Andrea Frassineti (#18) is set to race alongside Spina for the entire season. Jesse Carrasquedo (#19) will also be joining the team in Imola; however, he is not scheduled to compete in other rounds of the championship, as he will be racing in Spanish F4 throughout 2023.
A popular team for off-season testing, AKM is set to make inroads after finishing in tenth place in the 2022 teams’ championship. Leading the team will be Tina Hausmann (#21): the Swiss driver competed in the first two rounds of Formula Winter Series with the team, grabbing a third place finish in race two around Jerez and becoming the first ever woman to step on the podium in the championship.
Hausmann will be joined by Davide Larini (#5) – son of Nicola Larini, former F1 driver between 1987 and 1997 – and Australia’s Griffin Peebles (#88). Enzo Deligny (#22) will also be racing in Imola; however, the young Frenchman will be using the opening round of the series as preparation for his Spanish F4 campaign with Campos.
Many drivers were in consideration for a seat in Italian F4 with AS Motorsport, particularly during the Slovenian team’s off-season tests. In the end, Manuel Quondamcarlo (#62) was selected by AS Motorsport, after already driving for the team at two rounds last year. The Italian will race in Imola alongside ADAC Formel Junior Team driver Finn Wiebelhaus (#61), who made his single-seater debut two weeks ago in French F4.
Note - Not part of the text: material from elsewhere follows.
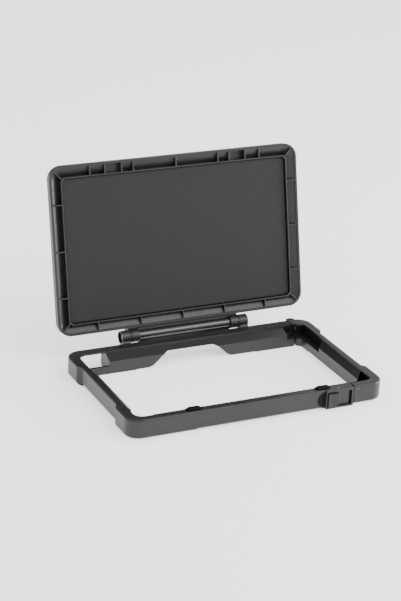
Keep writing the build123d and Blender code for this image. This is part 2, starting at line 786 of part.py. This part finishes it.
# snap catches
with BuildPart() as snap_catches:
    for side in (-1, 1):
        for long, deep, high in (
            (flange_length, flange_depth, flange_height),
            (catch_length, catch_depth, catch_height),
        ):
            # six-sided plan, pointed at both ends
            with BuildSketch(Plane((side * catch_centre, catch_y, frame_height))):
                Polygon(
                    (-long / 2, 0),
                    (deep / 3 - long / 2, deep / 2),
                    (long / 2 - deep / 3, deep / 2),
                    (long / 2, 0),
                    (long / 2 - deep / 3, -deep / 2),
                    (deep / 3 - long / 2, -deep / 2),
                    align=None,
                )
            extrude(amount=high)
    chamfer(snap_catches.faces().group_by(Axis.Z)[-1].edges(), catch_break)
    for side in (-1, 1):
        with BuildSketch(Plane((side * catch_centre, catch_y, frame_height + catch_height))):
            SlotOverall(catch_groove_length, catch_groove)
        extrude(amount=-catch_height / 2, mode=Mode.SUBTRACT)
        with BuildSketch(Plane((side * (catch_centre - catch_peg_in), catch_y, frame_height))):
            Circle(catch_peg)
        extrude(amount=-catch_peg_length + screw_tip)
finish(snap_catches.part, "snap_catches")

# lid hinge, frame side
for side, name in ((-1, "hinge_ear_left"), (1, "hinge_ear_right")):
    with BuildPart() as ear:
        # arm from the back of the rail up to the axis, then the round collar
        with BuildSketch(Plane.YZ.offset(side * ear_x)):
            with Locations((hinge_y, hinge_height)):
                Circle(ear_arm_radius)
            with Locations((half_depth, ear_foot_low)):
                Rectangle(ear_plate, ear_foot_high - ear_foot_low, align=(Align.MIN, Align.MIN))
            make_hull()
        extrude(amount=collar_length / 2, both=True)
        with BuildSketch(Plane.YZ.offset(side * ear_x)):
            with Locations((hinge_y, hinge_height)):
                Circle(collar_radius)
        extrude(amount=collar_length / 2, both=True)
        with BuildSketch(Plane.XZ.offset(-half_depth)):
            with Locations((side * ear_x, (ear_foot_low + ear_foot_high) / 2)):
                RectangleRounded(ear_plate_width, ear_foot_high - ear_foot_low, ear_plate_corner)
        extrude(amount=-ear_plate)
        # rod bore and the open cup at the outer end
        with BuildSketch(Plane.YZ.offset(side * barrel_half)):
            with Locations((hinge_y, hinge_height)):
                Circle(rod_radius + pin_clearance)
        extrude(amount=-side * collar_length, mode=Mode.SUBTRACT)
        with BuildSketch(Plane.YZ.offset(side * barrel_half)):
            with Locations((hinge_y, hinge_height)):
                Circle(collar_radius - cup_wall)
        extrude(amount=-side * cup_depth, mode=Mode.SUBTRACT)
        for step in (-1, 1):
            with Locations(Plane(
                origin=(side * ear_x + step * ear_screw_x, half_depth + ear_plate, ear_screw_z), z_dir=(0, 1, 0)
            )):
                Hole(screw_shank + thread_clearance, depth=ear_plate)
    finish(ear.part, name)

with BuildPart() as ear_screws:
    for side in (-1, 1):
        for step in (-1, 1):
            add(screw(
                Plane(
                    origin=(side * ear_x + step * ear_screw_x, half_depth + ear_plate, ear_screw_z),
                    z_dir=(0, 1, 0),
                ),
                screw_head, screw_head_height, screw_shank, ear_plate + ear_screw_length - screw_tip,
            ))
finish(ear_screws.part, "ear_screws")

with BuildPart() as hinge_rod:
    with BuildSketch(Plane.YZ.offset(-barrel_half + rod_recess)):
        with Locations((hinge_y, hinge_height)):
            Circle(rod_radius)
    extrude(amount=2 * (barrel_half - rod_recess))
    chamfer(hinge_rod.edges().filter_by(GeomType.CIRCLE), pin_chamfer)
    for side in (-1, 1):
        with BuildSketch(Plane.YZ.offset(side * clip_x)):
            with Locations((hinge_y, hinge_height)):
                Circle(rod_radius + cut_over)
                Circle(rod_radius - clip_groove, mode=Mode.SUBTRACT)
        extrude(amount=clip_thickness / 2 + clip_side_gap, both=True, mode=Mode.SUBTRACT)
finish(hinge_rod.part, "hinge_rod")

with BuildPart() as rod_clips:
    for side in (-1, 1):
        with BuildSketch(Plane.YZ.offset(side * clip_x)):
            with Locations((hinge_y, hinge_height)):
                Circle(collar_radius - cup_wall - clip_side_gap * 2)
                Circle(rod_radius - clip_groove, mode=Mode.SUBTRACT)
                Rectangle(
                    clip_mouth, collar_radius, align=(Align.CENTER, Align.MAX), mode=Mode.SUBTRACT
                )
        extrude(amount=clip_thickness / 2, both=True)
finish(rod_clips.part, "rod_clips")

# lid, in its own plane
near_axis = Axis(lid_plane.origin, lid_plane.z_dir)


def inset_outline(inset):
    """The lid's rounded outline, moved inwards."""
    with Locations((0, lid_middle)):
        RectangleRounded(lid_width - 2 * inset, lid_length - 2 * inset, corner_radius - inset)


def inner_outline(inset, mode=Mode.ADD):
    """The chamfered outline of the inner wall, moved inwards for what lies inside it."""
    with BuildSketch(Plane.XY, mode=Mode.PRIVATE) as outline:
        Rectangle(tray_width - 2 * inset, tray_length - 2 * inset)
        chamfer(outline.vertices(), wall_corner)
    with Locations((0, tray_middle)):
        add(outline.sketch, mode=mode)


with BuildPart() as lid_shell:
    with BuildSketch(lid_plane.offset(back_n)):
        inset_outline(0)
    extrude(amount=lid_thickness)
    fillet(lid_shell.edges().group_by(near_axis)[0], lid_back_round)
    # channel: a lip at the rim, then a slope down to the inner wall
    with BuildSketch(lid_plane.offset(rim_n)):
        inset_outline(rim_width)
    extrude(amount=-channel_lip, mode=Mode.SUBTRACT)
    with BuildSketch(lid_plane.offset(rim_n - channel_lip)):
        inset_outline(rim_width)
    with BuildSketch(lid_plane.offset(floor_n)):
        with Locations((0, tray_middle)):
            RectangleRounded(tray_width, tray_length, channel_corner)
    loft(mode=Mode.SUBTRACT)
    # pockets for the snap catches
    with BuildSketch(lid_plane.offset(rim_n)):
        with Locations([(side * catch_centre, lid_far - rim_width) for side in (-1, 1)]):
            Rectangle(pocket_width, lid_margin - rim_width, align=(Align.CENTER, Align.MAX))
    extrude(amount=-pocket_depth, mode=Mode.SUBTRACT)
    # tray for the core and pad, and the inner wall round it
    with BuildSketch(lid_plane.offset(tray_n)):
        inner_outline(lid_wall)
    extrude(amount=tray_depth, mode=Mode.SUBTRACT)
    with BuildSketch(lid_plane.offset(tray_n)):
        inner_outline(0)
        inner_outline(lid_wall, mode=Mode.SUBTRACT)
    extrude(amount=tray_depth)
    # ribs across the channel, pocket walls and the four mitres
    rib_run = lid_margin - rim_width + 2 * rib_overlap
    rib_middle = (lid_margin + rim_width) / 2
    near_rib_run = lid_margin_near - rim_width + 2 * rib_overlap
    near_rib_v = lid_edge + (lid_margin_near + rim_width) / 2
    with BuildSketch(lid_plane.offset(floor_n - rib_overlap)):
        for rib_v, run in ((near_rib_v, near_rib_run), (lid_far - rib_middle, rib_run)):
            with Locations((0, rib_v)):
                Rectangle(lid_rib, run)
                for side in (-1, 1):
                    with Locations(
                        (side * (catch_centre - lid_rib_inside), 0), (side * (catch_centre + lid_rib_outside), 0)
                    ):
                        Rectangle(lid_rib, run)
        for end in (-1, 1):
            with Locations((end * (lid_width / 2 - rib_middle), lid_middle)):
                with GridLocations(0, lid_rib_pitch, 1, lid_rib_count):
                    Rectangle(rib_run, lid_rib)
        for side in (-1, 1):
            with Locations((side * catch_centre, lid_far - rib_middle)):
                with GridLocations(pocket_width + lid_rib, 0, 2, 1):
                    Rectangle(lid_rib, rib_run)
            for end in (-1, 1):
                with Locations((
                    side * (lid_width / 2 - mitre_inset), lid_middle + end * (lid_length / 2 - mitre_inset)
                )):
                    Rectangle(mitre_length, lid_rib, rotation=45 * side * end)
    extrude(amount=channel_depth + rib_overlap)
    for place in bracket_screw_planes:
        with Locations(place):
            Hole(screw_shank + thread_clearance, depth=lid_thickness - tray_depth)
finish(lid_shell.part, "lid_shell")

with BuildPart() as lid_core:
    with BuildSketch(lid_plane.offset(tray_n)):
        inner_outline(lid_wall + core_clearance)
    extrude(amount=core_thickness)
    for place in bracket_screw_planes:
        with Locations(place):
            Hole(screw_shank + thread_clearance, depth=bracket_screw_length)
finish(lid_core.part, "lid_core")

with BuildPart() as lid_pad:
    with BuildSketch(lid_plane.offset(tray_n + core_thickness)):
        inner_outline(lid_wall + core_clearance)
    extrude(amount=pad_thickness)
finish(lid_pad.part, "lid_pad")

with BuildPart() as hinge_bracket:
    # web along the near edge, seen from the front as a narrow shelf above the rod
    with BuildSketch(lid_plane.offset(back_n - bracket_plate)):
        with Locations((0, bracket_web_inner)):
            Rectangle(2 * knuckle_outer, lid_edge - bracket_web_inner, align=(Align.CENTER, Align.MIN))
    extrude(amount=bracket_plate - back_n - shelf_drop)
    # plate on the lid's back
    with BuildSketch(lid_plane.offset(back_n - bracket_plate)):
        with Locations((0, bracket_web_inner)):
            Rectangle(
                2 * knuckle_outer, lid_edge - bracket_web_inner + bracket_reach, align=(Align.CENTER, Align.MIN)
            )
    extrude(amount=bracket_plate)
    # knuckles, with a foot that joins each to the web
    for side in (-1, 1):
        with BuildSketch(Plane.YZ.offset(side * knuckle_x)):
            with Locations((hinge_y, hinge_height)):
                Circle(collar_radius)
        extrude(amount=knuckle_length / 2, both=True)
        with BuildSketch(lid_plane.offset(-collar_radius)):
            with Locations((side * knuckle_x, 0)):
                Rectangle(knuckle_length, bracket_web_inner, align=(Align.CENTER, Align.MIN))
        extrude(amount=collar_radius - shelf_drop)
        with BuildSketch(Plane.YZ.offset(side * knuckle_outer)):
            with Locations((hinge_y, hinge_height)):
                Circle(rod_radius + pin_clearance + sleeve_wall)
        extrude(amount=-side * knuckle_length, mode=Mode.SUBTRACT)
        with BuildSketch(Plane.YZ.offset(side * (knuckle_outer - knuckle_groove_in))):
            with Locations((hinge_y, hinge_height)):
                Circle(collar_radius)
                Circle(collar_radius - knuckle_groove_depth, mode=Mode.SUBTRACT)
        extrude(amount=-side * knuckle_groove_width, mode=Mode.SUBTRACT)
    # half-round shroud behind the rod, from the web round to the underside
    shroud_plane = Plane(
        origin=(knuckle_length - knuckle_outer, hinge_y, hinge_height), x_dir=lid_plane.y_dir, z_dir=(1, 0, 0)
    )
    with BuildSketch(shroud_plane):
        Circle(shroud_outer)
        Circle(shroud_inner, mode=Mode.SUBTRACT)
        Rectangle(2 * shroud_outer, shroud_outer, align=(Align.CENTER, Align.MAX), mode=Mode.INTERSECT)
    extrude(amount=2 * (knuckle_outer - knuckle_length))
    for place in bracket_screw_planes:
        with Locations(place.offset(bracket_plate)):
            Hole(screw_shank + thread_clearance, depth=bracket_plate)
finish(hinge_bracket.part, "hinge_bracket")

with BuildPart() as bracket_screws:
    for place in bracket_screw_planes:
        add(screw(place.offset(bracket_plate), screw_head, screw_head_height,
                  screw_shank, bracket_screw_length - screw_tip))
finish(bracket_screws.part, "bracket_screws")

with BuildPart() as knuckle_sleeves:
    for side in (-1, 1):
        with BuildSketch(Plane.YZ.offset(side * knuckle_x)):
            with Locations((hinge_y, hinge_height)):
                Circle(rod_radius + pin_clearance + sleeve_wall)
                Circle(rod_radius + pin_clearance, mode=Mode.SUBTRACT)
        extrude(amount=knuckle_length / 2, both=True)
finish(knuckle_sleeves.part, "knuckle_sleeves")
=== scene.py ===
import bpy
import json
import math
import numpy as np
from mathutils import Matrix, Vector


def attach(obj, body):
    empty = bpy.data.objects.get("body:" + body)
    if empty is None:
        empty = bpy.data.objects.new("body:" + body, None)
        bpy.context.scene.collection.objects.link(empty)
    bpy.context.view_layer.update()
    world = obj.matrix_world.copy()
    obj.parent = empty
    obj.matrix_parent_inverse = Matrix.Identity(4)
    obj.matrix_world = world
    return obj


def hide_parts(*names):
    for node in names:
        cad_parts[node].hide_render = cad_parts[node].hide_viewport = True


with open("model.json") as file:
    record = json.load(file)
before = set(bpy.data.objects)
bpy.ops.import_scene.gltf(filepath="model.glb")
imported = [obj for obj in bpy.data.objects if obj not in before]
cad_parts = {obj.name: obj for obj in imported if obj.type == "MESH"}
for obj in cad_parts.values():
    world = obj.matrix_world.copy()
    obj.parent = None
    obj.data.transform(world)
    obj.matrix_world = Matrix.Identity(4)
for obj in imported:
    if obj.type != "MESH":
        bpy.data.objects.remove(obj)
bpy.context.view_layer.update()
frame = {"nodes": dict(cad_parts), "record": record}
nodes = frame["nodes"]
mm = 0.001


# node helpers

def newMaterial(name):
    material = bpy.data.materials.new(name)
    material.use_nodes = True
    tree = material.node_tree
    shader = tree.nodes["Principled BSDF"]
    return material, tree, shader


def addNode(tree, kind, **settings):
    node = tree.nodes.new(kind)
    for key, value in settings.items():
        setattr(node, key, value)
    return node


def objectPlace(tree):
    return addNode(tree, "ShaderNodeTexCoord").outputs["Object"]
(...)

A new entry to the Italian F4 championship, Airflow Racing is a small Italian team that is set to make their motorsport debut in the series. The team from Tuscany will race with only one car, with Guido Luchetti (#63) behind the wheel of their sole entry. The Italian, born in 2005, will make his debut in single seaters after months of preparation in the simulator and on-track testing in a Dallara F308, under the guidance of Team Principal Roberto Generini.
While it may be difficult to predict where Airflow will stand after the first round of the season, the addition of a brand-new team to one of the most competitive Formula 4 championships out there will certainly make them worth keeping an eye on. There’s no doubt that the 2023 Italian F4 Championship will be one of the closest yet.